:: EXERCISE INSTRUCTIONS ::
Provide an exact reproduction of every entry.

:: RECORDS SHOWN ::

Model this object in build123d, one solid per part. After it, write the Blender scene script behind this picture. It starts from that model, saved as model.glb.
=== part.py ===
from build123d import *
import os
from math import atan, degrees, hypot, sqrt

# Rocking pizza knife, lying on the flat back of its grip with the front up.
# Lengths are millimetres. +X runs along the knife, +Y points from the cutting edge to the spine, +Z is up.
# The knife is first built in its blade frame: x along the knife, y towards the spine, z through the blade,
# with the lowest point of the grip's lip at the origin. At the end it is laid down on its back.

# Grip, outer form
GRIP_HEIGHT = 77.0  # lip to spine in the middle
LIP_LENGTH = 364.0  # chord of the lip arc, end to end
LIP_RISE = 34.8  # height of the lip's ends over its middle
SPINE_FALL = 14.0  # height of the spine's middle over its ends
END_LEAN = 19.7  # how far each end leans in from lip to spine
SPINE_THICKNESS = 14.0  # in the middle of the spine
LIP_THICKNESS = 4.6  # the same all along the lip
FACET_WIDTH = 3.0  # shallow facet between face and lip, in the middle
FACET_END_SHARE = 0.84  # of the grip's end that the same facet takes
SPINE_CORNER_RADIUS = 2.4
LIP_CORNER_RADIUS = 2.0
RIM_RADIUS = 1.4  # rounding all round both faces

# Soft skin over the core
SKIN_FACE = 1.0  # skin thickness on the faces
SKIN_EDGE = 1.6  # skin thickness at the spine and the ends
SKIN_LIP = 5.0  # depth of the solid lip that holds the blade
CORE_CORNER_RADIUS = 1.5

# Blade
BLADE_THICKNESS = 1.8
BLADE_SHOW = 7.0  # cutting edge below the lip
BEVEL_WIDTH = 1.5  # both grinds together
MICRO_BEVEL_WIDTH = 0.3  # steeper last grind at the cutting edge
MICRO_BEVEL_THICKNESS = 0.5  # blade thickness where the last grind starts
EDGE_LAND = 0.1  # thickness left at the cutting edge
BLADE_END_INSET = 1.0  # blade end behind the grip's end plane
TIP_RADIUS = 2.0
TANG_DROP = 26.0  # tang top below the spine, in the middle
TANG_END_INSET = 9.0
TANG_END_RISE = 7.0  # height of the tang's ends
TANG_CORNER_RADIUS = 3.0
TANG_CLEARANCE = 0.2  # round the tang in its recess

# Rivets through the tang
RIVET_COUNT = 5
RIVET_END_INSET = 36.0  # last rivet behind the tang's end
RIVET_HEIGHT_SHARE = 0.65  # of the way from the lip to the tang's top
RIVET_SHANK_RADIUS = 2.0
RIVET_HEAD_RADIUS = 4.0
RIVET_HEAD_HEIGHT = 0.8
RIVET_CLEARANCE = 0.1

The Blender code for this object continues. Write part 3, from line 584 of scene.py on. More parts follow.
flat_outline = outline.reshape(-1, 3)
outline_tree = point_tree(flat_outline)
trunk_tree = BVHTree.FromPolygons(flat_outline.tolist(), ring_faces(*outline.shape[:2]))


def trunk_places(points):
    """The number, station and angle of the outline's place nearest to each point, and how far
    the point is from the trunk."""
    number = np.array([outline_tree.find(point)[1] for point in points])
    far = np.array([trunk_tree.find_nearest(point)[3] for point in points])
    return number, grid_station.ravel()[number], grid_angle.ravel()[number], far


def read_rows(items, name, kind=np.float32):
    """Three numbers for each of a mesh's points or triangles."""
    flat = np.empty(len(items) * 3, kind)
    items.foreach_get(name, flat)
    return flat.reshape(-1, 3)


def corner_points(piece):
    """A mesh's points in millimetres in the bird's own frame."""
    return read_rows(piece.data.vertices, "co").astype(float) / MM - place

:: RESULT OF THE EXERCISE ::
Model this object in build123d, one solid per part. After it, write the Blender scene script behind this picture. It starts from that model, saved as model.glb.
=== part.py ===
from build123d import *
import os
from math import atan, degrees, hypot, sqrt

# Rocking pizza knife, lying on the flat back of its grip with the front up.
# Lengths are millimetres. +X runs along the knife, +Y points from the cutting edge to the spine, +Z is up.
# The knife is first built in its blade frame: x along the knife, y towards the spine, z through the blade,
# with the lowest point of the grip's lip at the origin. At the end it is laid down on its back.

# Grip, outer form
GRIP_HEIGHT = 77.0  # lip to spine in the middle
LIP_LENGTH = 364.0  # chord of the lip arc, end to end
LIP_RISE = 34.8  # height of the lip's ends over its middle
SPINE_FALL = 14.0  # height of the spine's middle over its ends
END_LEAN = 19.7  # how far each end leans in from lip to spine
SPINE_THICKNESS = 14.0  # in the middle of the spine
LIP_THICKNESS = 4.6  # the same all along the lip
FACET_WIDTH = 3.0  # shallow facet between face and lip, in the middle
FACET_END_SHARE = 0.84  # of the grip's end that the same facet takes
SPINE_CORNER_RADIUS = 2.4
LIP_CORNER_RADIUS = 2.0
RIM_RADIUS = 1.4  # rounding all round both faces

# Soft skin over the core
SKIN_FACE = 1.0  # skin thickness on the faces
SKIN_EDGE = 1.6  # skin thickness at the spine and the ends
SKIN_LIP = 5.0  # depth of the solid lip that holds the blade
CORE_CORNER_RADIUS = 1.5

# Blade
BLADE_THICKNESS = 1.8
BLADE_SHOW = 7.0  # cutting edge below the lip
BEVEL_WIDTH = 1.5  # both grinds together
MICRO_BEVEL_WIDTH = 0.3  # steeper last grind at the cutting edge
MICRO_BEVEL_THICKNESS = 0.5  # blade thickness where the last grind starts
EDGE_LAND = 0.1  # thickness left at the cutting edge
BLADE_END_INSET = 1.0  # blade end behind the grip's end plane
TIP_RADIUS = 2.0
TANG_DROP = 26.0  # tang top below the spine, in the middle
TANG_END_INSET = 9.0
TANG_END_RISE = 7.0  # height of the tang's ends
TANG_CORNER_RADIUS = 3.0
TANG_CLEARANCE = 0.2  # round the tang in its recess

# Rivets through the tang
RIVET_COUNT = 5
RIVET_END_INSET = 36.0  # last rivet behind the tang's end
RIVET_HEIGHT_SHARE = 0.65  # of the way from the lip to the tang's top
RIVET_SHANK_RADIUS = 2.0
RIVET_HEAD_RADIUS = 4.0
RIVET_HEAD_HEIGHT = 0.8
RIVET_CLEARANCE = 0.1

The Blender code for this object continues. Write part 3, from line 584 of scene.py on. More parts follow.
flat_outline = outline.reshape(-1, 3)
outline_tree = point_tree(flat_outline)
trunk_tree = BVHTree.FromPolygons(flat_outline.tolist(), ring_faces(*outline.shape[:2]))


def trunk_places(points):
    """The number, station and angle of the outline's place nearest to each point, and how far
    the point is from the trunk."""
    number = np.array([outline_tree.find(point)[1] for point in points])
    far = np.array([trunk_tree.find_nearest(point)[3] for point in points])
    return number, grid_station.ravel()[number], grid_angle.ravel()[number], far


def read_rows(items, name, kind=np.float32):
    """Three numbers for each of a mesh's points or triangles."""
    flat = np.empty(len(items) * 3, kind)
    items.foreach_get(name, flat)
    return flat.reshape(-1, 3)


def corner_points(piece):
    """A mesh's points in millimetres in the bird's own frame."""
    return read_rows(piece.data.vertices, "co").astype(float) / MM - place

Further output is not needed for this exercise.